Extract exactly those lines that lie between the start of the material and the line with "SCROLL_INNER, SCROLL_OUTER = 63.0, 73.5", including both boundary lines and no others.

━━━━

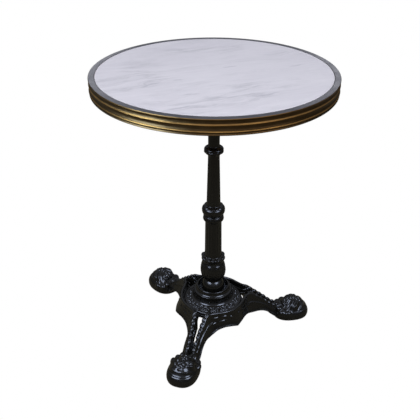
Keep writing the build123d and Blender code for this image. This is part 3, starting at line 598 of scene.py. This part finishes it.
# ---- the rosette ----
ROSETTE_LEAVES = 16
SCROLL_INNER, SCROLL_OUTER = 63.0, 73.5


def rosette_relief(r, z, angle):
    """A running scroll of curled leaves round the sloping disc, inside a smooth lip."""
    face = window(z, 88, 105, 3) * window(r, SCROLL_INNER, SCROLL_OUTER, 1.6)
    across = sector(angle, ROSETTE_LEAVES, FRONT) * r
    # Each leaf curls: its midrib swings from one side to the other as it climbs
    rise = (r - SCROLL_INNER + 1) / 15
    midrib = across - 6.0 * np.sin(math.pi * (rise - 0.5))
    strokes = 0.55 + 0.45 * np.cos(2 * math.pi * (r + 0.8 * np.abs(midrib)) / 5.0)
    # Two curls either side of it, one ring-shaped with an eye, and a bud at the outer edge
    curl = np.hypot(across + 5.0, r - 72.0)
    second = np.hypot(across - 6.4, r - 66.0)
    bud = np.hypot(across - 8.0, r - 74.5)
    scroll = np.maximum(ridge(curl - 3.8, 1.5), ridge(curl, 1.6))
    scroll = np.maximum(scroll, ridge(second - 2.4, 1.6))
    scroll = np.maximum(scroll, ridge(bud, 2.4))
    height, sunk = 2.8, 0.9
    return face * (height * np.maximum(ridge(midrib, 2.6) * strokes, scroll) - sunk)


def build_rosette():
    """A stepped cup for the ball on a sloping disc, open underneath."""
    foot, foot_inner, roof, socket = 84.0, 24.0, 99.0, 11.2
    lip_foot, lip_top, cup_foot = (79.5, foot), (79.6, 91.3), (53.4, 106.4)
    step_top, mouth, seat = (49.8, 124.0), (41.8, 134.6), (27.0, BALL_FOOT)
    outline = straight(
        (BORE, foot), (foot_inner, foot), (foot_inner, 99.5), (38, 102), (46, 110), (47, 99), (68, 87.5),
        (73, foot), lip_foot, spacing=6,
    )
    outline += through(lip_foot, (81.2, 85.4), (81.7, 87.8), (81.2, 90.0), lip_top, spacing=0.8)
    outline += through(
        lip_top, (78.2, 91.6), (76.4, 91.4), (70, 94.4), (62, 98.3), (57, 101.2), cup_foot, spacing=0.8,
    )
    outline += through(
        cup_foot, (53.6, 109.6), (53.6, 121), (53.1, 122.9), (51.6, 123.8), step_top, spacing=0.9,
    )
    outline += through(
        step_top, (47.8, 126), (46.4, 129.4), (45.8, 132.6), (46.0, 134.8), (44.8, 136.4), (43.0, 136.4),
        mouth, spacing=0.9,
    )
    outline += through(mouth, (40.8, 128), (38.6, 119), (34.5, 112), (30.5, 109), seat, spacing=1.2)
    outline += straight(
        seat, (18.2, BALL_FOOT), (18.2, BALL_FOOT - 0.2), (socket, BALL_FOOT - 0.2), (socket, roof),
        (BORE, roof), spacing=6,
    )
    outline += straight((BORE, roof), (BORE, foot), spacing=30)
    lathe("rosette", outline, rosette_relief, 512, IRON, ["base_rosette"])


# ---- signed distance shapes for the sculpted castings ----
def smooth_min(a, b, k):
    h = np.clip(0.5 + 0.5 * (b - a) / k, 0, 1)
    return b + (a - b) * h - k * h * (1 - h)


def smooth_max(a, b, k):
    return -smooth_min(-a, -b, k)


def capsule(x, y, z, start, end, r_start, r_end):
    """Distance to a tapered capsule between two points."""
    ax, ay, az = start
    dx, dy, dz = (e - s for s, e in zip(start, end))
    t = np.clip(((x - ax) * dx + (y - ay) * dy + (z - az) * dz) / (dx * dx + dy * dy + dz * dz), 0, 1)
    reach = np.sqrt((x - ax - t * dx) ** 2 + (y - ay - t * dy) ** 2 + (z - az - t * dz) ** 2)
    return reach - (r_start + (r_end - r_start) * t)


def ball(x, y, z, centre, radii):
    """Approximate distance to an ellipsoid."""
    rx, ry, rz = radii
    px, py, pz = x - centre[0], y - centre[1], z - centre[2]
    k0 = np.sqrt((px / rx) ** 2 + (py / ry) ** 2 + (pz / rz) ** 2)
    k1 = np.sqrt((px / rx**2) ** 2 + (py / ry**2) ** 2 + (pz / rz**2) ** 2)
    return k0 * (k0 - 1) / np.maximum(k1, 1e-6)


def sculpt(name, distance, low, voxel, replaces, turn=0.0):
    """Meshes the zero surface of a distance grid that starts at low, turned about Z by turn degrees."""
    band = 4 * voxel
    grid = vdb.FloatGrid(background=float(band))
    grid.copyFromArray(np.clip(distance, -band, band).astype(np.float32))
    points, _, quads = grid.convertToPolygons(isovalue=0.0, adaptivity=0.0)
    verts = points.astype(np.float64) * voxel + np.array(low)
    c, s = math.cos(math.radians(turn)), math.sin(math.radians(turn))
    x, y, z = verts.T
    verts = np.stack([x * c - y * s, x * s + y * c, z], axis=1)
    return piece(name, verts, quads[:, ::-1], IRON, replaces)


def axis_points(low, high, voxel):
    return np.arange(low, high + voxel, voxel)


# ---- the tripod base ----
# Stations of the wall and rib on one side of a leg, in the leg's frame: x out along the leg, y across.
# Each has its top edge and its foot edge. The first is the corner between two legs.
TOP_EDGE = np.array([
    (48.5, 84.0, 99.5), (59.0, 73.8, 100.0), (71.0, 60.0, 100.8), (83.0, 43.0, 101.3),
    (95.0, 27.5, 102.5), (107.0, 22.0, 101.5), (121.0, 20.0, 91.5), (137.0, 17.5, 79.5),
    (154.0, 15.0, 65.5), (171.0, 13.2, 50.5), (190.0, 12.5, 38.0),
])
FOOT_EDGE = np.array([
    (57.5, 99.6, 50.0), (66.0, 87.0, 54.0), (79.0, 67.5, 56.5), (94.0, 49.5, 52.5),
    (108.0, 39.0, 46.5), (118.0, 33.5, 43.5), (131.0, 28.5, 41.5), (147.0, 27.0, 38.5),
    (161.0, 27.0, 31.5), (173.0, 27.0, 20.0), (186.0, 26.0, 9.0),
])
WALL = 6.0
ROPE_PITCH = 17.0
RIB_STATION = 4.2                    # the station where the strap ends and the leg's rib begins
SLOT_NEAR, SLOT_FAR = 85.0, 152.0    # the slot between the two ribs of a leg
FAR_OFF = 14.0                       # added to a distance to leave a shape out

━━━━

REPLY >>
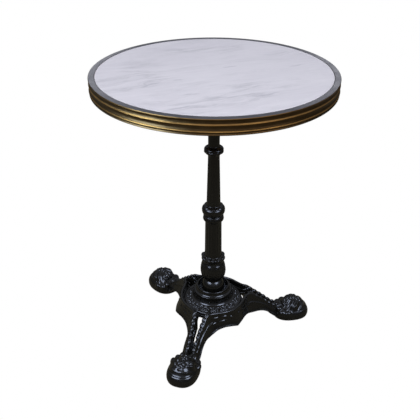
Keep writing the build123d and Blender code for this image. This is part 3, starting at line 598 of scene.py. This part finishes it.
# ---- the rosette ----
ROSETTE_LEAVES = 16
SCROLL_INNER, SCROLL_OUTER = 63.0, 73.5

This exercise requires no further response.